# [Given data]
## start
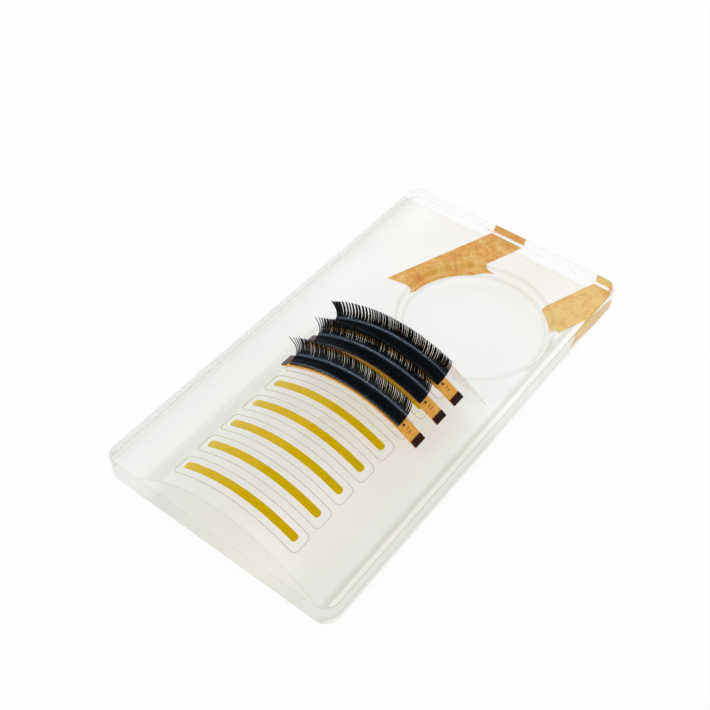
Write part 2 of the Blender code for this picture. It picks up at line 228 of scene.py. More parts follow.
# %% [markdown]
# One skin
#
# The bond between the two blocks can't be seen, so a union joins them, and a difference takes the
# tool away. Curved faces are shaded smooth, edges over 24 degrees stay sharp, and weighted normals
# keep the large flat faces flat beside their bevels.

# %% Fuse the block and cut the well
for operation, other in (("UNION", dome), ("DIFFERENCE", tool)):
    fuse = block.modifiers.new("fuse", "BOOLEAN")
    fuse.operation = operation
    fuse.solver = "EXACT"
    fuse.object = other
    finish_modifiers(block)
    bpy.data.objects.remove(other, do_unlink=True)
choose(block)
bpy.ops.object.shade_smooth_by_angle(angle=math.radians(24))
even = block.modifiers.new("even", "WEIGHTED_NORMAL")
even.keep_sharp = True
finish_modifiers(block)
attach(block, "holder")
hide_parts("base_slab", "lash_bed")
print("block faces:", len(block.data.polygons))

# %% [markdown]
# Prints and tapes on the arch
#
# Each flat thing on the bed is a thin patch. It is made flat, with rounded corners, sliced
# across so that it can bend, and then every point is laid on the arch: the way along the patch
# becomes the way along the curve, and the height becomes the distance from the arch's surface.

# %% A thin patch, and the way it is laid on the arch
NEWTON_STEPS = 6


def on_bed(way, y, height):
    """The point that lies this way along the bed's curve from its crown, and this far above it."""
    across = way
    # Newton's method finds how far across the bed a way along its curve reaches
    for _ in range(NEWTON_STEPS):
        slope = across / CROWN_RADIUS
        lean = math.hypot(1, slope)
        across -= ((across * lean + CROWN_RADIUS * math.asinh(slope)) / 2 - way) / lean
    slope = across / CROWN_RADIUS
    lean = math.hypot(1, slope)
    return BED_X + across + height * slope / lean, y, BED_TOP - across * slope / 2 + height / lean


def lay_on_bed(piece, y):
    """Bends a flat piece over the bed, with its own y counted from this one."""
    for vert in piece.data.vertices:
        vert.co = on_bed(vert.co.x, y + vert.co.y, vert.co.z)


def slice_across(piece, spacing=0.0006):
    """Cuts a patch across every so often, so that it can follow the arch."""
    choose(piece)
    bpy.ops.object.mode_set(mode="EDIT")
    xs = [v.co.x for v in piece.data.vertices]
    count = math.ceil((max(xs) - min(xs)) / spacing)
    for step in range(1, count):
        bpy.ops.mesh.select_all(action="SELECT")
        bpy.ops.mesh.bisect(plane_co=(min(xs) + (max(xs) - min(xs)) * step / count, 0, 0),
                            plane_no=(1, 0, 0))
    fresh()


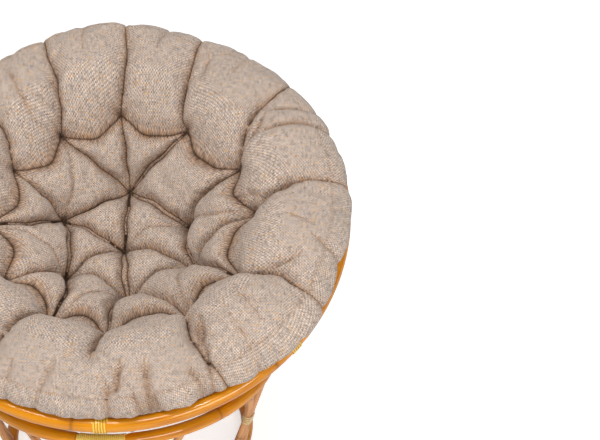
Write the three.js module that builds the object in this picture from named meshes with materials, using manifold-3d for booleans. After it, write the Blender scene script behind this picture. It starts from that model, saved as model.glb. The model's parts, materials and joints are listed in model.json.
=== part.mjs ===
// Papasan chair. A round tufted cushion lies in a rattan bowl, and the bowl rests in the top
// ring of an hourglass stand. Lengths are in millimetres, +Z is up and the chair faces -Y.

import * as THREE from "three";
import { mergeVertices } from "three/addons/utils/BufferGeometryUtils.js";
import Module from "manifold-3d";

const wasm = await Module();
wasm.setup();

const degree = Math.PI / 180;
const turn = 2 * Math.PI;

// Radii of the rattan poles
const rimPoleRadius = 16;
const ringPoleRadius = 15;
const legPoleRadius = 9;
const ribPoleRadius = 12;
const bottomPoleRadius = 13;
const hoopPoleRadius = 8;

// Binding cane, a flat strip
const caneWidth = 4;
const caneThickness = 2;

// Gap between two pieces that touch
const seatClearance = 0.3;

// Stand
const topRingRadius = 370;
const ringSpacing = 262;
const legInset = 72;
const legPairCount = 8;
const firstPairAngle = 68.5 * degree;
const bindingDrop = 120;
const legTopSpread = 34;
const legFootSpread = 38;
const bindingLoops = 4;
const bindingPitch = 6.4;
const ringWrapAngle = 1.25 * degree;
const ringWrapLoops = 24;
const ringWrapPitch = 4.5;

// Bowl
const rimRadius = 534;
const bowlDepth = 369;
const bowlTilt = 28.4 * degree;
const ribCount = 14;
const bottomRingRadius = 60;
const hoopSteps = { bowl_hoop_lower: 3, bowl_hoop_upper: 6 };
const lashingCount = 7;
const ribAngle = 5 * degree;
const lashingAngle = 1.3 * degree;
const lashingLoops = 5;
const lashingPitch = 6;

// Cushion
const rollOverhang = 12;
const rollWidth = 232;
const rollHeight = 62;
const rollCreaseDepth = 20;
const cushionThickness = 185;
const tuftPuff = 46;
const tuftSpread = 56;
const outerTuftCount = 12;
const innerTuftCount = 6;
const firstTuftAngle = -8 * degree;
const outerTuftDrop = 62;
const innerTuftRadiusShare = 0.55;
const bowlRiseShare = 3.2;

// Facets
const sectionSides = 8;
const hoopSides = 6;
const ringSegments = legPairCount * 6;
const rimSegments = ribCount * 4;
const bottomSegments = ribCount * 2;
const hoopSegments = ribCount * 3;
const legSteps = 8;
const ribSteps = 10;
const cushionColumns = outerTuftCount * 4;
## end
## start
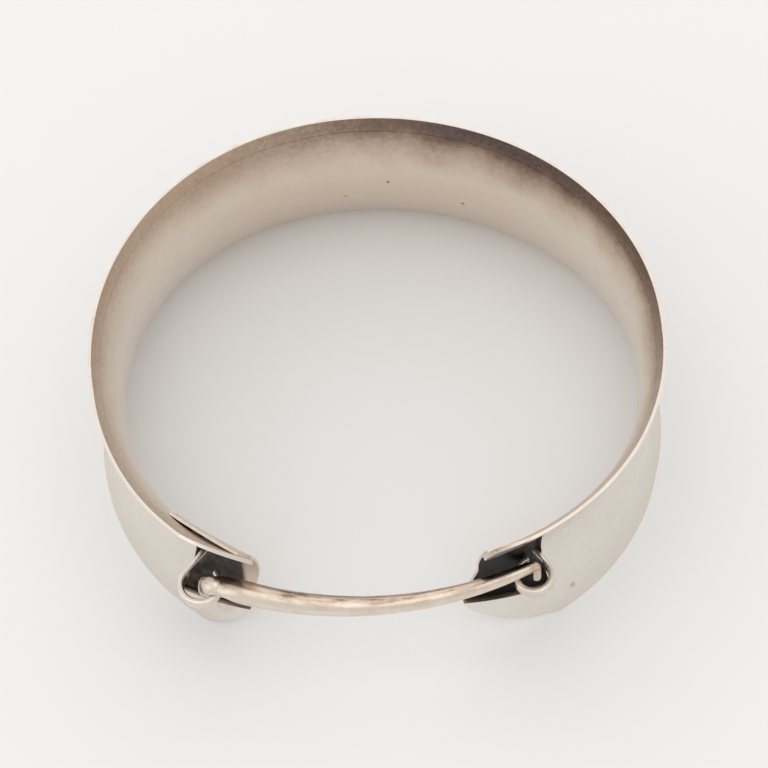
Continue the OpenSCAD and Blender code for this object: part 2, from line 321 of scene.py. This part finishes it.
## end
# [Written instruction]
Only the lines from the one with "Write part 2" to the one with "# keep the large" are wanted; extract them exactly, both ends included.

# [The completed task]
Write part 2 of the Blender code for this picture. It picks up at line 228 of scene.py. More parts follow.
# %% [markdown]
# One skin
#
# The bond between the two blocks can't be seen, so a union joins them, and a difference takes the
# tool away. Curved faces are shaded smooth, edges over 24 degrees stay sharp, and weighted normals
# keep the large flat faces flat beside their bevels.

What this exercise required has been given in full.